I consider myself fortunate to have been born in a land of plenty and opportunity. I’ve been accostomed to my lifestyle; I can’t imagine a life where I don’t have things like clean water, fast food, and library books. I would’t want to give these things away. However, I’m not sure I would say that I’m glad I was born here versus another place. Americans don’t hold a monopoly on happiness. Africa is not hell. There are vibrant cultures there, and Africans live lives that are just as valuable and rich as those lived here. I’m just a powerless, anonymous singleton here in the US. Who knows what I could have been if I had been born in a small village, where everyone knows a family’s history and individualism plays second fiddle to community? My role in society would be different. My whole concept of self would be different. My concept of comfort would be different.

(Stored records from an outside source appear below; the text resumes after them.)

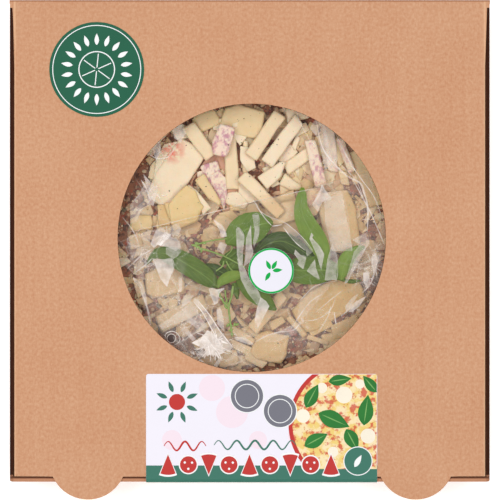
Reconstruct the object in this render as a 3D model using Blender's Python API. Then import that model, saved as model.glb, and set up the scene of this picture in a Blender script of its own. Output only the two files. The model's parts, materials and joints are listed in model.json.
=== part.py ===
"""A wrapped pizza in its corrugated box.

The box is a tray with a lid that hinges on the tray's back wall and has a round window, two half
round tabs and tuck flaps. The pizza is a dough base with sauce and pieces of cheese, and a sealed
pouch of leaves lies on it. Metres, +Z up, +Y towards the hinge, origin under the middle of the
box at the surface that it stands on.
"""
import math
import random

import bmesh
import bpy
from mathutils import Matrix, Vector, noise

MM = 0.001

# Box
BOX_WIDTH = 310 * MM
BOX_DEPTH = 311 * MM
BOX_HEIGHT = 40 * MM
BOARD = 2 * MM
FRONT_WALL = 2.8 * MM
GAP = 0.3 * MM
TAB_REACH = 11.4 * MM
TRAY_FOLD_RADIUS = 1 * MM

# Lid
LID_WIDTH = 304.1 * MM
LID_WIDTH_NEAR_FOLD = 306.2 * MM
LID_FRONT_INSET = 3.5 * MM
LID_FOLD_RADIUS = 1.2 * MM
FLAP_DEPTH = 28 * MM
FLAP_SLANT = 2 * MM
FLAP_EDGE_INSET = 0.1 * MM
WINDOW_RADIUS = 86.6 * MM
WINDOW_CENTRE = (1.3 * MM, 7.8 * MM)
WINDOW_SIDES = 96
TAB_RADIUS = 24.7 * MM
TAB_CENTRES_X = (-104.4 * MM, 107.1 * MM)
TAB_SIDES = 20

# Stickers and front label
STICKER_THICKNESS = 0.2 * MM
STICKER_LIFT = 0.12 * MM
ROUND_STICKER_CENTRE = (-98.7 * MM, 116.4 * MM)
ROUND_STICKER_RADIUS = 30.6 * MM
LABEL_LEFT = -66.9 * MM
LABEL_RIGHT = 82.2 * MM
LABEL_BACK = -80 * MM
LABEL_SKIRT = 12 * MM
LABEL_CORNER = 1.9 * MM

# Pizza
PIZZA_RADIUS = 138 * MM
DOUGH_FLOOR = 9.5 * MM
RIM_HEIGHT = 20.5 * MM
SAUCE_RADIUS = 116 * MM
SAUCE_TOP = 12.4 * MM
CHEESE_BASE = 13.6 * MM
LAYER_GAP = 0.35 * MM
PIZZA_SIDES = 56

# Pouch of leaves
POUCH_LENGTH = 165 * MM
POUCH_WIDTH = 104 * MM
POUCH_TURN = math.radians(15)
POUCH_OFFSET = (12 * MM, -26 * MM)
POUCH_SEAM = 7 * MM
POUCH_SEAM_THICKNESS = 1 * MM
POUCH_BULGE = 3.6 * MM
POUCH_LEVEL = 30.2 * MM
POUCH_STICKER_RADIUS = 14.8 * MM
POUCH_STICKER_OFFSET = (13.8 * MM, -19.2 * MM)

TOTAL_DEPTH = BOX_DEPTH + TAB_REACH
BACK = TOTAL_DEPTH / 2
FRONT = BACK - BOX_DEPTH
SIDE = BOX_WIDTH / 2
WALL_TOP = BOX_HEIGHT - BOARD - GAP
LID_FRONT = FRONT + LID_FRONT_INSET
PIZZA_CENTRE = Vector((0, (FRONT + BACK) / 2, 0))

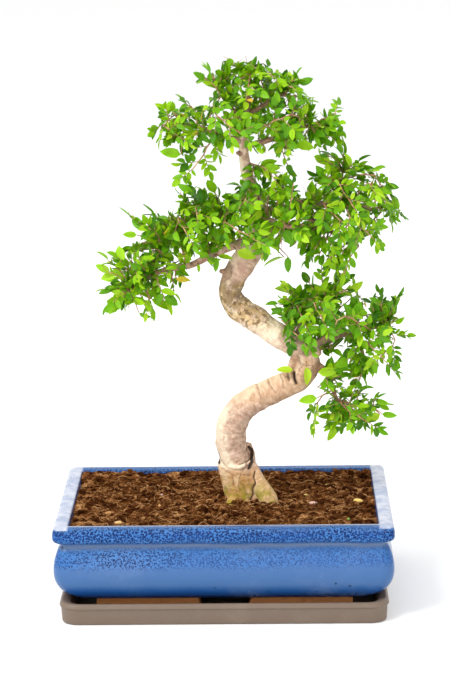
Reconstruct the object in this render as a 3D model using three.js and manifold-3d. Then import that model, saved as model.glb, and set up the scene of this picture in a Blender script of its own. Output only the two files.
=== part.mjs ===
// A Chinese elm bonsai in a glazed rectangular pot that stands on a drip tray.
// Millimetres, +Z up. The origin is the centre of the tray's underside. X runs right, Y to the back.
import * as THREE from "three";
import { mergeVertices } from "three/addons/utils/BufferGeometryUtils.js";
import Module from "manifold-3d";

const wasm = await Module();
wasm.setup();

// Clearance between pieces that meet on a curved or cut face
const gap = 0.3;

// Drip tray
const trayLength = 300;
const trayDepth = 232;
const trayHeight = 20;
const trayFloor = 3;

// Pot. Insets are measured inwards from its rim's outer edge.
const potLength = 310;
const potDepth = 220;
const potRimTop = 89;
const potUnderside = 15;
const potFloorTop = 22;
const footInnerEnd = 21;
const footOuterEnd = 118;
const footSlant = 5;
const footFront = 74;
const footThickness = 14;
const drainHoleRadius = 11;
const drainHoleX = 80;

// Drain mesh plates
const meshPlateSide = 34;
const meshPlateThickness = 1.4;
const meshHoleSide = 6;
const meshHolePitch = 8.6;
const meshHolesAcross = 3;

// Soil
const soilLevel = 83.5;
const soilMound = 5;
const soilMoundRadius = 46;
const treeX = 24;
const treeY = -1;

// Foliage
const leafLength = 26;
const leafHalfWidth = 6.5;
const leafThickness = 0.8;
const leafFoot = 0.9;
const leafAngle = 0.95;
const leafSpacing = 8.3;
const mostLeaves = 9;
const fewestLeaves = 4;
const twigRadius = [1.5, 0.9];
const twigFlatness = 0.75;
const planZigzag = 3;
const planFoot = 0.05;
const leafTries = 30;
const cloudSpots = 40;
const firstSeed = 6000;
const seedStep = 30;

const up = new THREE.Vector3(0, 0, 1);

// A closed geometry as a solid that can be joined and cut
function toSolid(geometry) {
  const bare = geometry.clone();
  bare.deleteAttribute("normal");
  bare.deleteAttribute("uv");
  const merged = mergeVertices(bare, 1e-4);
  return new wasm.Manifold(
    new wasm.Mesh({
      numProp: 3,
      vertProperties: merged.getAttribute("position").array,
      triVerts: new Uint32Array(merged.getIndex().array),
    }),
  );
}

// A solid as a named mesh with its own material
function toMesh(name, solid, look) {
  const { vertProperties, triVerts } = solid.getMesh();
  const geometry = new THREE.BufferGeometry();
  geometry.setAttribute("position", new THREE.BufferAttribute(vertProperties, 3));
  geometry.setIndex(new THREE.BufferAttribute(triVerts, 1));
  geometry.computeVertexNormals();
  const mesh = new THREE.Mesh(geometry, new THREE.MeshStandardMaterial({ flatShading: true, ...look }));
  mesh.name = name;
  return mesh;
}

function moveVertices(geometry, place) {
  const position = geometry.getAttribute("position");
  const point = new THREE.Vector3();
  for (let i = 0; i < position.count; i++) {
    point.fromBufferAttribute(position, i);
    place(point, i);
    position.setXYZ(i, point.x, point.y, point.z);
  }
  return geometry;
}

function block(length, depth, height, x, y, z) {
  return toSolid(new THREE.BoxGeometry(length, depth, height).translate(x, y, z));
}

// Random numbers from 0 to 1 that come out the same every time for one seed
function randomFrom(seed) {
  let state = Math.imul(seed + 1, 2654435761) >>> 0;
  return () => {
    state = (Math.imul(state, 1664525) + 1013904223) >>> 0;
    return state / 4294967296;
  };
}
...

I might be happier living in a mud hut in Ghana than I am here. I’m sure there are many Africans who are happier than I am. So I can’t really say whether I’m better off here, even if I do have more money. All I can say is that I’m happy enough here.

*I had a Nigerian student one semester. He told me that he didn’t really like the US…it was too structured. In Nigeria, he said, every day is different. You don’t know what to expect from day to day. There is no alarm clock to wake up to, no rigid schedule to keep, no appointments to rush to. He explained to me that he thought we were all very boring and non-living. I’d never felt envious of an African before that moment.

It’s true–but as I understand it, the Atlantic slave trade was culturally devastating to Africa, deeply exacerbating tribal/national rivalries and removing significant portions of the young male population. Without the Atlantic slave trade, today Africa might resemble India, which is in relatively good shape.


Black people in the US are no more connected to Africa than white people are to Europe. The connection is in your mind–it’s there if you want it to be or if you let people impose it on you. It can be negative, positive, or a mix.

That’s one seeming misconception of the OP I wanted to clear up.

What makes the history of US slavery so uniquely different, when most countries in the western hemisphere had slavery, and the vast majority of African slaves went to the Caribbean and South America?

Slavery was defined by race. In other countries, race determined where the slaves originated, but an emancipated slave was fully free. Among other phenomena:
A free black person in slave states had to carry papers to prove that s/he was free or the person could be re-enslaved simply based on their skin.
Several states in the U.S. passed laws making it a crime to permit a black person to learn to read.
After fighting a war over the continuation of slavery (after which it was decided to forcibly abolish it) the people who had previously owned slaves engineered the laws to reduce blacks to second class citizenship.
In the U.S., anti-miscegenation laws prohibited intermarriage in ways that were not enforced throughout the Caribbean. Children born of mixed parentage were then placed in the underclass.

While discrimination based on skin tone permeates all of the Americas, only the U.S. enshrined such discrimination in law both during the slave period and subsequent to it.